Dans le film, il est évoqué un écrit de votre mère disant au sujet de sa propre mère, qui était vietnamienne et à qui un colon français a fait un enfant alors qu’elle avait 18 ans, que le plus grand acte d’amour qu’elle a accompli a été de l’abandonner. En filigrane, vous montrez les ravages de la colonisation dans la vie intime des colonisé·es et de leurs descendants…

Je tenais absolument à parler de cela, même si c’est d’une manière succincte parce que je ne suis pas historienne. Je voulais que le film reflète ce qui marque le début de l’histoire de ma mère. Notamment par cette image d’archive où l’on voit une jonque à côté d’un énorme paquebot. C’est très parlant. J’ai aussi lu d’autres témoignages d’enfants qui ont été emmenés en Europe, qui n’ont pas pu revenir, ou alors quand ils sont revenus ils n’ont rien retrouvé ni personne. Aussi des témoignages de mères vietnamiennes obligées d’abandonner leurs enfants parce que n’ayant aucun moyen pour les élever et portant leur espoir dans une vie meilleure ailleurs.

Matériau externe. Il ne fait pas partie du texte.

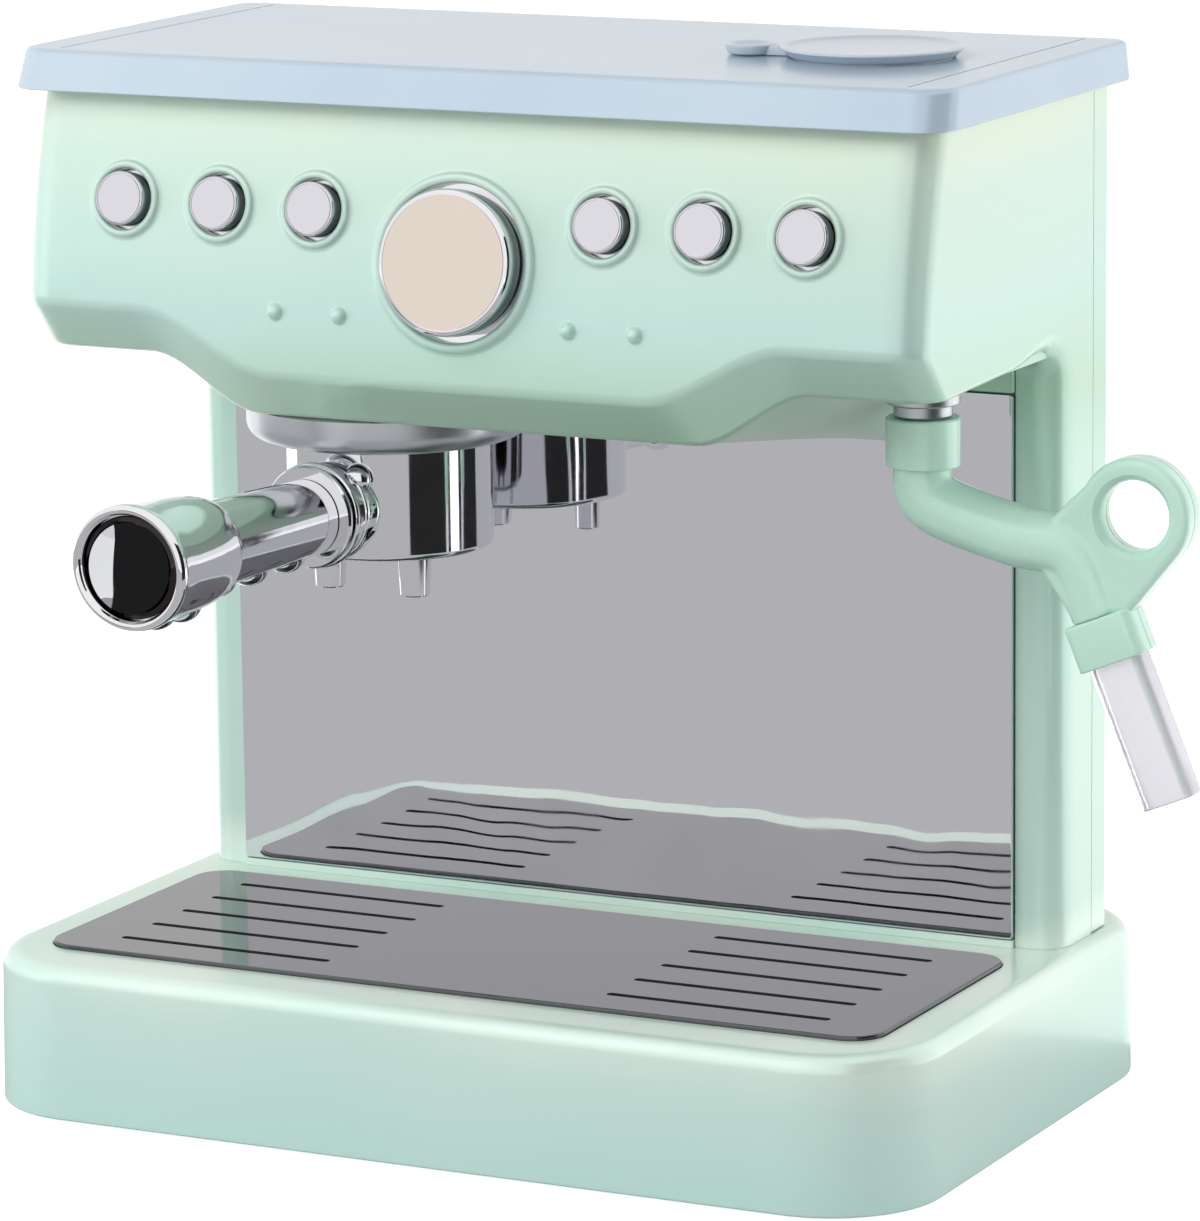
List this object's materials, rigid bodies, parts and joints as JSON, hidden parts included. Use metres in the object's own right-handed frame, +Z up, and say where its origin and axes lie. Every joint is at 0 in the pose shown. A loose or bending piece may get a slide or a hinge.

Ce sont des destins tragiques liés à la colonisation. Ce sentiment d’arrachement originel, ensuite, demeure. Surtout s’il n’est pas accompagné d’un récit, d’explications. À ma mère, quand elle cherchait à obtenir ses papiers en France, l’administration française a très longtemps répondu qu’elle n’existait pas.

Pensez-vous qu’en parlant de l’intime, comme vous le faites dans les deux films que vous avez réalisés, vous avez aussi le souci du monde qui vous entoure ?

C’est mon rêve. Si ces films n’étaient pas mus par cet espoir mais n’étaient que des expériences nombrilistes ou autocentrées, je serais très gênée. Je me dirais : à quoi bon ? Je livre mon intime dans l’unique espoir qu’il soit partageable et profitable.